**Data lines**
++++++++

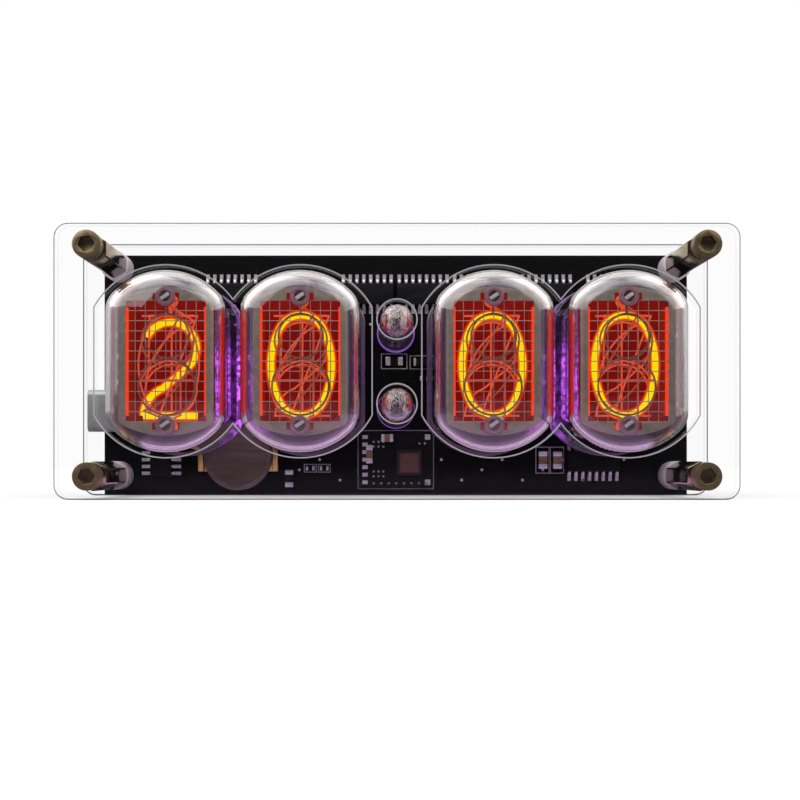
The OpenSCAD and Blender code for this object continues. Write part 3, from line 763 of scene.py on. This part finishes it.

++++++++

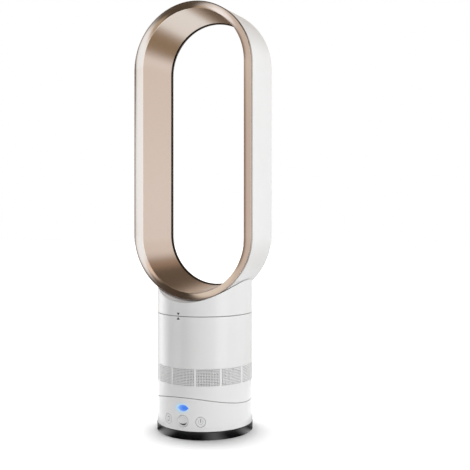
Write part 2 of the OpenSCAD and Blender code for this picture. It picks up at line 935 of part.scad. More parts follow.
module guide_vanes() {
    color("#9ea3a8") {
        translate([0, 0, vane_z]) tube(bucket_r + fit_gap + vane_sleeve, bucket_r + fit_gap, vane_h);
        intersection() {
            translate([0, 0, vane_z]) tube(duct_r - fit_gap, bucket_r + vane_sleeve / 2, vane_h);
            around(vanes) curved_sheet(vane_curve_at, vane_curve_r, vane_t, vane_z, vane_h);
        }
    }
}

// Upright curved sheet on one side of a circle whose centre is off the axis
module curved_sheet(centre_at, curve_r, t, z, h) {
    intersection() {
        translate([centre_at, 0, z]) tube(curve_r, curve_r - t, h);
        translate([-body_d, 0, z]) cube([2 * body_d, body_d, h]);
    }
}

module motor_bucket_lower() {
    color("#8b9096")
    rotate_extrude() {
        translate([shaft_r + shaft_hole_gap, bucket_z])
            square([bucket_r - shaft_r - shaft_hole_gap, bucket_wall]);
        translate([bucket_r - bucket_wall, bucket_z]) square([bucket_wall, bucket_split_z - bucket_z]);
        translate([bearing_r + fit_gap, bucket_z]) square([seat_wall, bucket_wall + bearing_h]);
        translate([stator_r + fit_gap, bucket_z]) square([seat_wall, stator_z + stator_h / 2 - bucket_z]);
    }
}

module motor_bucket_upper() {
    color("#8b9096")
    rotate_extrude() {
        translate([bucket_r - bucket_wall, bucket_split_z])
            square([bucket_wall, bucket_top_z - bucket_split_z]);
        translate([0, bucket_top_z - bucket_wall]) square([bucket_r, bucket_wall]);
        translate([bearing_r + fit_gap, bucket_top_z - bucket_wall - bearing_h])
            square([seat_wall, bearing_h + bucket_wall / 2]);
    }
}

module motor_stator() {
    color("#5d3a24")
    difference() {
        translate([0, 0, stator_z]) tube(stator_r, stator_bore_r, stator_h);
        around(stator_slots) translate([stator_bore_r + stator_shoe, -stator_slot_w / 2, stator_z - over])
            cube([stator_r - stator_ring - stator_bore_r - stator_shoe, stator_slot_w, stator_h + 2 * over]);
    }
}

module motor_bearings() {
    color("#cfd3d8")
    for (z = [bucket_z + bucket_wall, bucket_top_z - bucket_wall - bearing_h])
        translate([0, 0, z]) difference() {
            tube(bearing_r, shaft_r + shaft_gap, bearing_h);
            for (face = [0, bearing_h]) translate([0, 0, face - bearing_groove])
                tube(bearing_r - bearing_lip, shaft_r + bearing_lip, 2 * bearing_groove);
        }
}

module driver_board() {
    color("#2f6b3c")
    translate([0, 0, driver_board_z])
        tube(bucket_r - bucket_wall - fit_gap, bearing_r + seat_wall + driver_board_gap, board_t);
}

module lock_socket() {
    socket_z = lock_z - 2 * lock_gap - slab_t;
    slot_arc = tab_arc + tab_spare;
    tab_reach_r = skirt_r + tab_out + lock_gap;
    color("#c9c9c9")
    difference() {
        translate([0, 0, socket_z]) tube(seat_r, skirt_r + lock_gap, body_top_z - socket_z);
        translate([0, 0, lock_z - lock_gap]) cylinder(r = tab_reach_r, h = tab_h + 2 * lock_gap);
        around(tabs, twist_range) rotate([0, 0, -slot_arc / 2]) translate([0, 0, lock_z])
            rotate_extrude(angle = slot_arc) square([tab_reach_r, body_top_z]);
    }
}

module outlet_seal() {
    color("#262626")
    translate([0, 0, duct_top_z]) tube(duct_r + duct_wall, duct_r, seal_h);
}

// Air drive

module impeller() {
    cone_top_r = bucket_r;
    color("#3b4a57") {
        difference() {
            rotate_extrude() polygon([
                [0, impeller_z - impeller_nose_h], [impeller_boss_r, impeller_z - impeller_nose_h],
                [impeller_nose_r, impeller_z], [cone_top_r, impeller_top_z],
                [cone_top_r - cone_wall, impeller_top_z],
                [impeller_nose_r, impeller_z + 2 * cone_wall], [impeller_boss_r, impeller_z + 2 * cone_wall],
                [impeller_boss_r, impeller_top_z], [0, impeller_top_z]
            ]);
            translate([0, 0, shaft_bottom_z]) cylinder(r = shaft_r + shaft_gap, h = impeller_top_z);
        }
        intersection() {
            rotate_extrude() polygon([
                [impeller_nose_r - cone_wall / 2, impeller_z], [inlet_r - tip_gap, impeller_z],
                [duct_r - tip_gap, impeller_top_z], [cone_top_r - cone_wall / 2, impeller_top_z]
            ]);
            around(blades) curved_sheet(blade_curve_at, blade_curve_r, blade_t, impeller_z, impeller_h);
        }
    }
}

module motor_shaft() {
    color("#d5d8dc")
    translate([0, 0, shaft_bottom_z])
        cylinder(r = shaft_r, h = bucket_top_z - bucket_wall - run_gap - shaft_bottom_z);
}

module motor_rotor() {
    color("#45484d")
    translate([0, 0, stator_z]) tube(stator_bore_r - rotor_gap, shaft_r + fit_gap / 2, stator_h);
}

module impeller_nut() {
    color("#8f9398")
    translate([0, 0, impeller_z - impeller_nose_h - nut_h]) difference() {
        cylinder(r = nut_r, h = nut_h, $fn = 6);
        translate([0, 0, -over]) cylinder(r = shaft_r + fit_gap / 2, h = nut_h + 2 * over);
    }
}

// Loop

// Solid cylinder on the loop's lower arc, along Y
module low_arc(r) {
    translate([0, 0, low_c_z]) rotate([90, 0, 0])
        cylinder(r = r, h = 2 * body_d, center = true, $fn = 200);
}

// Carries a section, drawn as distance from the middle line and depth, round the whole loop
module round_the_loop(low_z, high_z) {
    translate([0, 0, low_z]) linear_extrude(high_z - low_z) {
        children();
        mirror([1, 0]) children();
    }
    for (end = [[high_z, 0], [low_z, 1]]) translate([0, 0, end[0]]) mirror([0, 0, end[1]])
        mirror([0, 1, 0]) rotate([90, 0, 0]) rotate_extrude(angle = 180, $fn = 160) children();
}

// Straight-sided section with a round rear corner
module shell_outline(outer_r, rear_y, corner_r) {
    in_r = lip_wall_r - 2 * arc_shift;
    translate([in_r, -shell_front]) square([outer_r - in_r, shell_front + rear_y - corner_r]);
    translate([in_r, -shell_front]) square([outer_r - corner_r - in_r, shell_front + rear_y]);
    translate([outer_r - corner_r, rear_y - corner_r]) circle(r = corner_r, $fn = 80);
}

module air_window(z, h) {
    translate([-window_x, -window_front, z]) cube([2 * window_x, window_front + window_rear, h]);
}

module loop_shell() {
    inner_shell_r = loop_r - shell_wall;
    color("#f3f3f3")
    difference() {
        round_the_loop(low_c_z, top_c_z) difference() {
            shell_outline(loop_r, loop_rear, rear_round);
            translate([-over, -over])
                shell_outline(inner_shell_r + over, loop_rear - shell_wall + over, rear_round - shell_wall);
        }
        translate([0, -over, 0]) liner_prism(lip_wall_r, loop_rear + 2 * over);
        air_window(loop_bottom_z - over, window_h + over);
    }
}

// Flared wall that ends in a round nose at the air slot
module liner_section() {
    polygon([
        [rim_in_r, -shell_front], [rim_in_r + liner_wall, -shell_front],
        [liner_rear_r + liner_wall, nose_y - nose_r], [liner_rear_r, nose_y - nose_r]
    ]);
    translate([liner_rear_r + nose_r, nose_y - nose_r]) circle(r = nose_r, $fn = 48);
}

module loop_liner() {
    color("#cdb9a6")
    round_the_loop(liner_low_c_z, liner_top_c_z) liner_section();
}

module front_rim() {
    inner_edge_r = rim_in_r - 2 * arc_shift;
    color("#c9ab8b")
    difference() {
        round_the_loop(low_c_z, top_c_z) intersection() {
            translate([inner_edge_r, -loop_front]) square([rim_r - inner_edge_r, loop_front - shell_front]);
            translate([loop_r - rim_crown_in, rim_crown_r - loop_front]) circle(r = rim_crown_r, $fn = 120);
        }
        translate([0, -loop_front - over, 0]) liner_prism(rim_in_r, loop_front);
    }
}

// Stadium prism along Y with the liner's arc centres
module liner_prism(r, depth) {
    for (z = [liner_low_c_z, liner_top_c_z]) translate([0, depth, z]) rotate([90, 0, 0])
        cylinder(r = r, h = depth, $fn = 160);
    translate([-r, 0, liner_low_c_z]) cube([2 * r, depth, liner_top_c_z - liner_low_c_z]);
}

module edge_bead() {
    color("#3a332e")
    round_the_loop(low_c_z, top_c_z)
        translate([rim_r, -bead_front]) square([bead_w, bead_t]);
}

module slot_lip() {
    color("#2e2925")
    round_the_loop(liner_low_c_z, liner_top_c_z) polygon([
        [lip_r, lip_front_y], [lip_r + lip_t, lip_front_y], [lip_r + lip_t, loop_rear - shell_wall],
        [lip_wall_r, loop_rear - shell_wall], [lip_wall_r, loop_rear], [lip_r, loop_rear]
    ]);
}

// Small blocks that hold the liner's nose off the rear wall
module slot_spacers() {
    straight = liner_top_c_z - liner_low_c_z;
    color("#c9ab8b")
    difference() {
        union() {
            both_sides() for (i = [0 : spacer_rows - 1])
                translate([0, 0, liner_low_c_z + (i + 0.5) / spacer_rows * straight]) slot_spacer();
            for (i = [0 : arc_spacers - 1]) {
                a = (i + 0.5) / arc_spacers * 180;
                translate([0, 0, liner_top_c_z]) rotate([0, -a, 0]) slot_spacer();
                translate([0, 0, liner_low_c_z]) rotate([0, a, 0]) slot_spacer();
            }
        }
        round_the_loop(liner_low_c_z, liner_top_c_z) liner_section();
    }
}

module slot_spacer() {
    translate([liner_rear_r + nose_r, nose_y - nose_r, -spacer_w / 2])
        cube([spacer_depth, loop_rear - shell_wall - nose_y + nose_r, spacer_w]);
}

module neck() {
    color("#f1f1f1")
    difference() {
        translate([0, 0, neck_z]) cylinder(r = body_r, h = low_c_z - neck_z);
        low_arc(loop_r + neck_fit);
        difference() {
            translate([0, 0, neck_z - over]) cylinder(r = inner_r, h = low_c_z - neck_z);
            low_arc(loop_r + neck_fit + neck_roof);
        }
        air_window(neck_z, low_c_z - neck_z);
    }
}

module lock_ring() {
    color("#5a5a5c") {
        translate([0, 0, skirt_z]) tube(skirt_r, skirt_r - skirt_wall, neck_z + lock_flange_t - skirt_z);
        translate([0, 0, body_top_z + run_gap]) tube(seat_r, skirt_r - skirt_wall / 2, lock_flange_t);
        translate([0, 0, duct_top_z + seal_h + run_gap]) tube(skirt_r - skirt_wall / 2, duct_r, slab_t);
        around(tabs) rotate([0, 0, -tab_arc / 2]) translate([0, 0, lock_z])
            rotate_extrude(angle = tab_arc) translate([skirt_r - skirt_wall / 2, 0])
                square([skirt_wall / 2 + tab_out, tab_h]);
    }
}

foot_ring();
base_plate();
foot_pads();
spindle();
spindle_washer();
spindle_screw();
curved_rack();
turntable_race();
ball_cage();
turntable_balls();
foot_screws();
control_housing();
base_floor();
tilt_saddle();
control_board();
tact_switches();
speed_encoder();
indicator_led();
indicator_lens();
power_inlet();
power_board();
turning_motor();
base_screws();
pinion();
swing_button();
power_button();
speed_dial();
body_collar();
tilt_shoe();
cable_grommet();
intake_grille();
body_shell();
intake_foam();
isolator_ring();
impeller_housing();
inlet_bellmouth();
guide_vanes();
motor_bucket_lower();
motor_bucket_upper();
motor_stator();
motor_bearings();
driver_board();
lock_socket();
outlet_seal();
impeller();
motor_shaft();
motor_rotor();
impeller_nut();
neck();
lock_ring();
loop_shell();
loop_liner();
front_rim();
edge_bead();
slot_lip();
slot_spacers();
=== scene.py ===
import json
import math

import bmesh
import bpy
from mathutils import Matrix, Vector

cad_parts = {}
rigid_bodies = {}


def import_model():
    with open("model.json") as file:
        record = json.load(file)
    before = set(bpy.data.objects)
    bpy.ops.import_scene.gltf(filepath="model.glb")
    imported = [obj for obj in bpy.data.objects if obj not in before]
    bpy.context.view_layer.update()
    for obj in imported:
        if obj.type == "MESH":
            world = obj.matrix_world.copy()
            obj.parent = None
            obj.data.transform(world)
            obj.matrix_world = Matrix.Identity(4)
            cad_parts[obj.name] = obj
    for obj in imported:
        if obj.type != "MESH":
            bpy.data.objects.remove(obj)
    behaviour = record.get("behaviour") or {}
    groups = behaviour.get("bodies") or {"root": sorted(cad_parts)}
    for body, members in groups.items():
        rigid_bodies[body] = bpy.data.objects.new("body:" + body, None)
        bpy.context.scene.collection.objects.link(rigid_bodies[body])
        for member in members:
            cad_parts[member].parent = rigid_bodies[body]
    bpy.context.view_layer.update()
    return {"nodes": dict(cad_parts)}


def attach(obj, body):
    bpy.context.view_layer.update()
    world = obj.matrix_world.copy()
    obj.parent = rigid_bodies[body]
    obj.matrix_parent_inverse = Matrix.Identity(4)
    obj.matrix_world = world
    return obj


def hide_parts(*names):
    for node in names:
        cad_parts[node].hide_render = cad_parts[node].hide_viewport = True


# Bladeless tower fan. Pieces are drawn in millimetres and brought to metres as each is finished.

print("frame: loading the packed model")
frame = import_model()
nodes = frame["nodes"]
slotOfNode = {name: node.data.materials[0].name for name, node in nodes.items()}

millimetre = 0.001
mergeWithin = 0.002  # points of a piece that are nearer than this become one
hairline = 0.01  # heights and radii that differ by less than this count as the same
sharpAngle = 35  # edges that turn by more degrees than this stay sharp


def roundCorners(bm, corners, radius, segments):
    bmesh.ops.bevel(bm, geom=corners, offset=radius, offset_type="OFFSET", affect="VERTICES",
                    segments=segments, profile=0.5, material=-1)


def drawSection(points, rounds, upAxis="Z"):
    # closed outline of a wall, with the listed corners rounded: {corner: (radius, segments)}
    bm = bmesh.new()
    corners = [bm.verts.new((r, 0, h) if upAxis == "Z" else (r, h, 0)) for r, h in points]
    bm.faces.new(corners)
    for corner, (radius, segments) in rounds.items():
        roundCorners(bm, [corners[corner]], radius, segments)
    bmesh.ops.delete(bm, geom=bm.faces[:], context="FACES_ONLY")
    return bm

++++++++

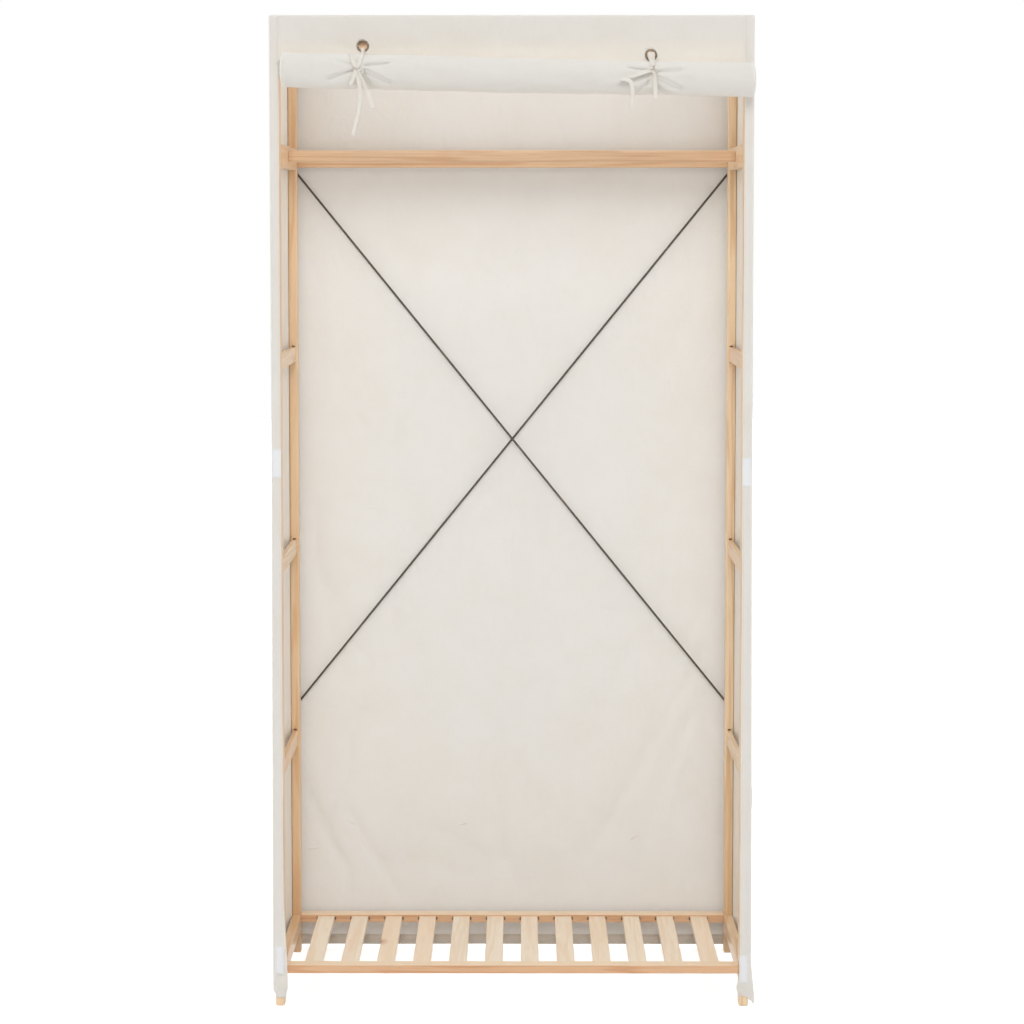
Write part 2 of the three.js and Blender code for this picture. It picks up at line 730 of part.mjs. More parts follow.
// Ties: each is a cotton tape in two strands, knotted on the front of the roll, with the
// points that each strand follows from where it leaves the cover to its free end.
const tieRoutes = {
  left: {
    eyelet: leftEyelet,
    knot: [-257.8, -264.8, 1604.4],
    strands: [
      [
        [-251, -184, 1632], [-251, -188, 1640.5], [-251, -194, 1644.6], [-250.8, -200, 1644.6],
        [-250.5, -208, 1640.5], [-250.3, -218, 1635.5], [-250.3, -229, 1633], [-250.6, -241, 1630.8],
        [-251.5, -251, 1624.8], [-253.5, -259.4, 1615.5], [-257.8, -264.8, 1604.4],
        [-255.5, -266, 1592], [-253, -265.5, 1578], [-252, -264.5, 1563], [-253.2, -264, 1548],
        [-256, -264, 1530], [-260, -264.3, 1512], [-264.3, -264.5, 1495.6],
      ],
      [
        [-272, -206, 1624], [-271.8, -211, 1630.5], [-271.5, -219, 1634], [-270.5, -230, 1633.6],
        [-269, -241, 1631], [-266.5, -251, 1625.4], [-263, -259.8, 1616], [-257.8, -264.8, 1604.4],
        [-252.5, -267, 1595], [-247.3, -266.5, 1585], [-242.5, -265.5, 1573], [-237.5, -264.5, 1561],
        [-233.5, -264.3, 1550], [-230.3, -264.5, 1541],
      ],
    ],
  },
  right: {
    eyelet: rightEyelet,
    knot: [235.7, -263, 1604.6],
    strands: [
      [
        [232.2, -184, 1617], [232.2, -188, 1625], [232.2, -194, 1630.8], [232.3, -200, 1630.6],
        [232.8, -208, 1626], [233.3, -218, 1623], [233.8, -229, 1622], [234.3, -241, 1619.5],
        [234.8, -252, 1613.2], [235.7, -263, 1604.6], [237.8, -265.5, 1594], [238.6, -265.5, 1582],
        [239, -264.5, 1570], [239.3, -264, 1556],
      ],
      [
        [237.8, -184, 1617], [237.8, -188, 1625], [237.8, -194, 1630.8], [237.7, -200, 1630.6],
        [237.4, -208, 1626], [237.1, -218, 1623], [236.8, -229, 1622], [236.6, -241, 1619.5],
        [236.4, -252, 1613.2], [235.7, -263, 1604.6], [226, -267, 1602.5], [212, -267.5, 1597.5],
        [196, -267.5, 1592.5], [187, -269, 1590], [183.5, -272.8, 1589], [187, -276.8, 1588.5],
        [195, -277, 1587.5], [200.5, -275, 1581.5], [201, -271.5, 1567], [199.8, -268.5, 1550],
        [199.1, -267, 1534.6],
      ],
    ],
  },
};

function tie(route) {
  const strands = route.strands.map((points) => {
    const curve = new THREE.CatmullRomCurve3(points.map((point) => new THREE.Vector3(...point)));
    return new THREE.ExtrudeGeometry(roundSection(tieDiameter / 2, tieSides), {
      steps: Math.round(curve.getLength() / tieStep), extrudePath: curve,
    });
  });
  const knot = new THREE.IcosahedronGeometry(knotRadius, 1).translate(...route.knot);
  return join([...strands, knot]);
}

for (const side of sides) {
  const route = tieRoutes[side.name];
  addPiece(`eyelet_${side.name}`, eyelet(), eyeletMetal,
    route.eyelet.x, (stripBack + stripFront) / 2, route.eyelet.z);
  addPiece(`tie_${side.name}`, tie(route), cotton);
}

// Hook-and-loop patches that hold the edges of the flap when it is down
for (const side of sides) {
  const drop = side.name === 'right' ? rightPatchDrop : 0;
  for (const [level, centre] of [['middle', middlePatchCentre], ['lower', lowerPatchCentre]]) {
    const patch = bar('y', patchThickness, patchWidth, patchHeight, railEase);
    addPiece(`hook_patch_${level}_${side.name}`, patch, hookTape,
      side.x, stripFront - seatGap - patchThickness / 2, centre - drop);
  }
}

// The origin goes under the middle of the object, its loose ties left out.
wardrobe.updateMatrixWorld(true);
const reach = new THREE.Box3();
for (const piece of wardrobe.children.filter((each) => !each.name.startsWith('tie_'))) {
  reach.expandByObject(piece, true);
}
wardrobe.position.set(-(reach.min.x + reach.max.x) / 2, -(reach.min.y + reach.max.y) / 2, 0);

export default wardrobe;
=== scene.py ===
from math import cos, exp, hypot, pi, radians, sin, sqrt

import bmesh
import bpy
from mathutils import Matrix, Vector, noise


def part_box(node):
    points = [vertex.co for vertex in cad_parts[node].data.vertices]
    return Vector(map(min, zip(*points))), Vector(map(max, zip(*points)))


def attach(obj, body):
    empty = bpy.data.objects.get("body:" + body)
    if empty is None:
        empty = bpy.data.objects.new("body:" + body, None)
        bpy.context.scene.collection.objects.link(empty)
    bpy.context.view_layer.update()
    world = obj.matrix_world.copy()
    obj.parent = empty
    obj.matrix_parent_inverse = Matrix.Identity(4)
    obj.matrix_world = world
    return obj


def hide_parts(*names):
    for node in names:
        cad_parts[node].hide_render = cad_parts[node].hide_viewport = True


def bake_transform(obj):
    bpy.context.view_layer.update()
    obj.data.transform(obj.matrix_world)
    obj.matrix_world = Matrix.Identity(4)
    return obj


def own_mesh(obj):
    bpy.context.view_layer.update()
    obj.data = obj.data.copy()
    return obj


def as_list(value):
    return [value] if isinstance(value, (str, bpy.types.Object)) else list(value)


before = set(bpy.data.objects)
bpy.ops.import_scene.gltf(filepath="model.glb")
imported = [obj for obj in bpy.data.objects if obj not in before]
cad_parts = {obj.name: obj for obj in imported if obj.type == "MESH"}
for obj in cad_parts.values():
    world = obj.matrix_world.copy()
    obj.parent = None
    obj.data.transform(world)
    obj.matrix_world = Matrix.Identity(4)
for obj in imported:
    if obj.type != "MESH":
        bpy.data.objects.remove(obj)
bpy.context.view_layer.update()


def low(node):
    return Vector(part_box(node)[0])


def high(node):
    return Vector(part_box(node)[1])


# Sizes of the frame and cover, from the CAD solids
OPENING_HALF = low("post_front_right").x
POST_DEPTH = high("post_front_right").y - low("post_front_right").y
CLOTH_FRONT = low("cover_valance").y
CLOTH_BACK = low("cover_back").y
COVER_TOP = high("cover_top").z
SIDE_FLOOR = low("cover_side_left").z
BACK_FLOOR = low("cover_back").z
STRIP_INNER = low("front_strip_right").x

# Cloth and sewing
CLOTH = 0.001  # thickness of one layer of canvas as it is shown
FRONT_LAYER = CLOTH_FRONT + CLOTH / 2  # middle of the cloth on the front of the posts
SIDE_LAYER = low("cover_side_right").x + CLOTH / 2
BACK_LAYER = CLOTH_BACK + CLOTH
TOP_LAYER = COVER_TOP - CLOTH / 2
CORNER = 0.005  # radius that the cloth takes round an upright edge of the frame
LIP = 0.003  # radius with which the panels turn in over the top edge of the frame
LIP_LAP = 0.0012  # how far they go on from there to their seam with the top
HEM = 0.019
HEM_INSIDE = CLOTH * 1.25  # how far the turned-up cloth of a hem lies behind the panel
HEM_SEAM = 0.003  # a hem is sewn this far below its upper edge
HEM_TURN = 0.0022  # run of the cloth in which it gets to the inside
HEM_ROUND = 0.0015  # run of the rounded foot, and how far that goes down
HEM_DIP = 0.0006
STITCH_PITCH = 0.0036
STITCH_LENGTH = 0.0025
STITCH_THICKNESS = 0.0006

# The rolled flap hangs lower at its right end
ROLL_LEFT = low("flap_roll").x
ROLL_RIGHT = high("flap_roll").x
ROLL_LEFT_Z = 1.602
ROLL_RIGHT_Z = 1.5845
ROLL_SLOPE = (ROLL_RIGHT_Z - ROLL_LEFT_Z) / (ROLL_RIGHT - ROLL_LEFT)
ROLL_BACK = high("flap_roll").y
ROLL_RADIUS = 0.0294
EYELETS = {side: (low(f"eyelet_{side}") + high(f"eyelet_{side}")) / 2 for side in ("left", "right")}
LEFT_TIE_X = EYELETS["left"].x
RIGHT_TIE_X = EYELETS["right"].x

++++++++

**Objective**
Lines that hold the word "members" are the ones to return, every one of them.

**Answer below**
    for body, members in groups.items():
        for member in members:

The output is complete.